### Exercise directions
Reproduce precisely the lines of the listing below, starting with the line that contains "whole object's box." and stopping after the line that contains "if empty is"; include nothing else.

### Raw records
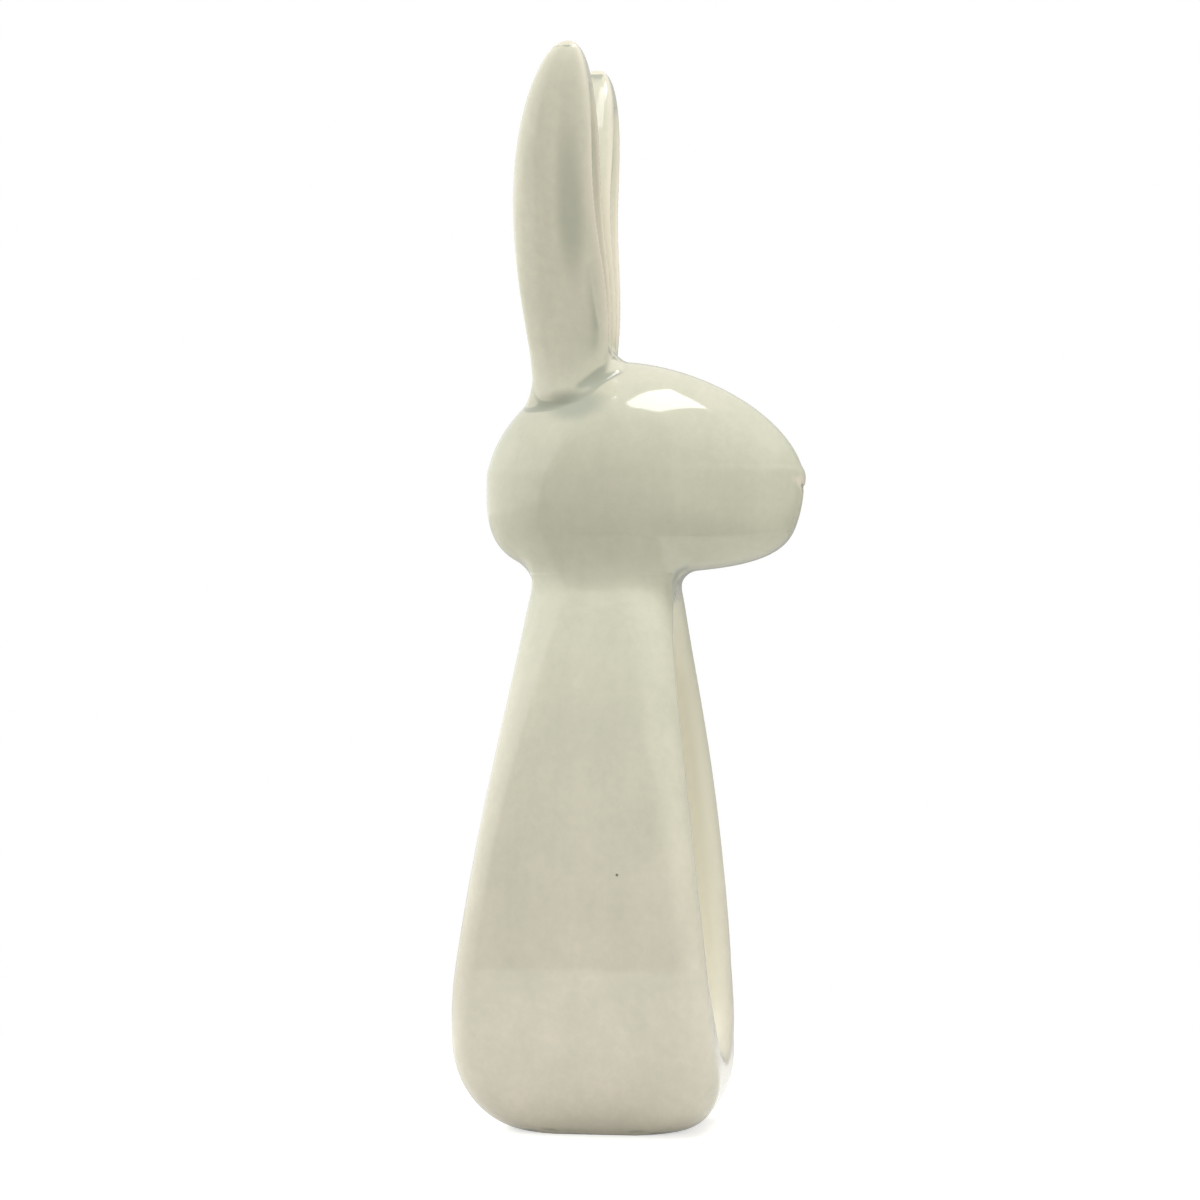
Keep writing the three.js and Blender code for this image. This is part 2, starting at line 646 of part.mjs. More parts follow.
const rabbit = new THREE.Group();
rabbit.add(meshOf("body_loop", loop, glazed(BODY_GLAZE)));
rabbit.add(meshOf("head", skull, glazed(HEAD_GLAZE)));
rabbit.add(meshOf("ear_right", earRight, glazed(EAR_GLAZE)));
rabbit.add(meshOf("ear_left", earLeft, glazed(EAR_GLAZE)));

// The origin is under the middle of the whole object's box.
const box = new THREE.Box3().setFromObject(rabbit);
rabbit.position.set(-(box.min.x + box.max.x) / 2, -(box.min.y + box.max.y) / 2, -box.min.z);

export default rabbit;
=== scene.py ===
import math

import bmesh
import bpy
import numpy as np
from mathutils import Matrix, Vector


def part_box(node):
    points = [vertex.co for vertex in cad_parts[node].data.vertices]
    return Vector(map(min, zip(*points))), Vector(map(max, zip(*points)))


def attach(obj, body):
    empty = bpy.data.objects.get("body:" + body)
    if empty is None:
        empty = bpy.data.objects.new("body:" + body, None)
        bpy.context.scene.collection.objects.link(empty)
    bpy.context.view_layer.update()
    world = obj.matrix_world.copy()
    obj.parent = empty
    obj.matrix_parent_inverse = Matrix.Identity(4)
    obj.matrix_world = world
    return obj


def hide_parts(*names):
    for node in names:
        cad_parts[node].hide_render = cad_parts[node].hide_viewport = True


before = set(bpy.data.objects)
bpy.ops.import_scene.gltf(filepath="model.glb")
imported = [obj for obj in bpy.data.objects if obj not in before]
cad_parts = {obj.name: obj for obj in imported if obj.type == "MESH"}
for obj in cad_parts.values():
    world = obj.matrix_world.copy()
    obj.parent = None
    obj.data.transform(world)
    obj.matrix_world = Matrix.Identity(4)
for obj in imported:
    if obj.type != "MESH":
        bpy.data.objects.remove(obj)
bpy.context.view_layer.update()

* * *

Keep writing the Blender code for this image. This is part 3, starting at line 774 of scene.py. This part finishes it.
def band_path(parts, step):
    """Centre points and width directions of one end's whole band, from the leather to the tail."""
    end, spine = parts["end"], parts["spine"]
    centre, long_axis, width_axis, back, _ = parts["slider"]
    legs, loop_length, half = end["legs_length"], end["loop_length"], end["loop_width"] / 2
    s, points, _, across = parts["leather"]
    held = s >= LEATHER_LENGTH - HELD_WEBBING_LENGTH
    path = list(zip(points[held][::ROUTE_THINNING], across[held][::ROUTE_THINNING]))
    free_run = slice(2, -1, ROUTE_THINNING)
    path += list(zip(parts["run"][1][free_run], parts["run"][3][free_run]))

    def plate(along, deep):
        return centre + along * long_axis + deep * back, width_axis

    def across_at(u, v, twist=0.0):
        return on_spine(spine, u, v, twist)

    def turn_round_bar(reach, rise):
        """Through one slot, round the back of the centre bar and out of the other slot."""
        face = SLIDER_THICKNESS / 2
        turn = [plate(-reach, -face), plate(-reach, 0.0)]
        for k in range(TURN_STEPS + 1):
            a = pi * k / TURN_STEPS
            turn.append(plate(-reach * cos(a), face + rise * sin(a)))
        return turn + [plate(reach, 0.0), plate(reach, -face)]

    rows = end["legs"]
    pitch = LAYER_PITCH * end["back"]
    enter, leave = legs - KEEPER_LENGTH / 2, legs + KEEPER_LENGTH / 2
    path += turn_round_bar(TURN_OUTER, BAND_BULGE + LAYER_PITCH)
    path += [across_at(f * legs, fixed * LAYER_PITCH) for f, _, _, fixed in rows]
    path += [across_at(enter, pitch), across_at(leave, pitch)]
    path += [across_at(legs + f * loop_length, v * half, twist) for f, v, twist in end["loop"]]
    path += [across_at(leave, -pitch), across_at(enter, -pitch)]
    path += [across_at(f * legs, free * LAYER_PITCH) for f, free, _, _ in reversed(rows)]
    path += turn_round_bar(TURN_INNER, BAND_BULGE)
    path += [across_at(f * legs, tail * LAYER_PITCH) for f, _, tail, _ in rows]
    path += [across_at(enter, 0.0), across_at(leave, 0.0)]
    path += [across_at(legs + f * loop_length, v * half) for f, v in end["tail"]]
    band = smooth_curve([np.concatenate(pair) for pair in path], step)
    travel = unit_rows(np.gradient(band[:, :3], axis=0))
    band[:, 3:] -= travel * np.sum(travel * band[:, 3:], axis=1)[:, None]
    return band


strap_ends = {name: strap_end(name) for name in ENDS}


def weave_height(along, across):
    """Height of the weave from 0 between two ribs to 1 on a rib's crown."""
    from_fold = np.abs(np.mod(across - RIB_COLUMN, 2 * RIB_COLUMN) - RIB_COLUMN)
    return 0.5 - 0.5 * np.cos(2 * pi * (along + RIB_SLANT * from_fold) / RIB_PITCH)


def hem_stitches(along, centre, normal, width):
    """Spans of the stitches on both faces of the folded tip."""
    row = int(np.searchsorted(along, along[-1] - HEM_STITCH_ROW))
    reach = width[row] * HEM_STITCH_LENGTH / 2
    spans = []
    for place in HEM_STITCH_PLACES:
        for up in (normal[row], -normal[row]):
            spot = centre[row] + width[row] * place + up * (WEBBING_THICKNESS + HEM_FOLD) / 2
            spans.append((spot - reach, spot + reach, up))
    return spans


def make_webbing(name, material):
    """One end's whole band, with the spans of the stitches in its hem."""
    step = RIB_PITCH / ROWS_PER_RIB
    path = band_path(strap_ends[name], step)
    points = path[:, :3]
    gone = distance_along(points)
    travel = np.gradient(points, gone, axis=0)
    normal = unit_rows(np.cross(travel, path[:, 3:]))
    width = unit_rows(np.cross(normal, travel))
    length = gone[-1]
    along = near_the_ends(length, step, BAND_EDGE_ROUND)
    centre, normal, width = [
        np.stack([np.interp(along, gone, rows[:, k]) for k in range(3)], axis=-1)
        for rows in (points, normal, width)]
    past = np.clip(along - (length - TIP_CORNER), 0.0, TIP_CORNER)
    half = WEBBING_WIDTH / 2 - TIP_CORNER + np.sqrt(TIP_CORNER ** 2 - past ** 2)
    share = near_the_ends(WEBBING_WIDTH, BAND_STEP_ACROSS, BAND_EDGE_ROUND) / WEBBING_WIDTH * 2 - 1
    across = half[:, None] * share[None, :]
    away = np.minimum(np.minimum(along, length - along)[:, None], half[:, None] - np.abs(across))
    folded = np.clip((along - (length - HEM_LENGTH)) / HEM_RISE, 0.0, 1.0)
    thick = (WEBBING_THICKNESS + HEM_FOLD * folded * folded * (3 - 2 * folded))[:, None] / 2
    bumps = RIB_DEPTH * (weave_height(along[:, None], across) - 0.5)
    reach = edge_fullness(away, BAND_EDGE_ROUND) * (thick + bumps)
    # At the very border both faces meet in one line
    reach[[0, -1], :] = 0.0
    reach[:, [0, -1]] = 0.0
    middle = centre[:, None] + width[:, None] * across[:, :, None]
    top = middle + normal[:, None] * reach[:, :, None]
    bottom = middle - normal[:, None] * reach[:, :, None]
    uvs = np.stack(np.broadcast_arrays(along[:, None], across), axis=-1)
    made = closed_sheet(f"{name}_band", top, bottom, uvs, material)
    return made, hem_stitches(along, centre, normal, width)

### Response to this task
// The origin is under the middle of the whole object's box.
const box = new THREE.Box3().setFromObject(rabbit);
rabbit.position.set(-(box.min.x + box.max.x) / 2, -(box.min.y + box.max.y) / 2, -box.min.z);

export default rabbit;
=== scene.py ===
import math

import bmesh
import bpy
import numpy as np
from mathutils import Matrix, Vector


def part_box(node):
    points = [vertex.co for vertex in cad_parts[node].data.vertices]
    return Vector(map(min, zip(*points))), Vector(map(max, zip(*points)))


def attach(obj, body):
    empty = bpy.data.objects.get("body:" + body)
    if empty is None:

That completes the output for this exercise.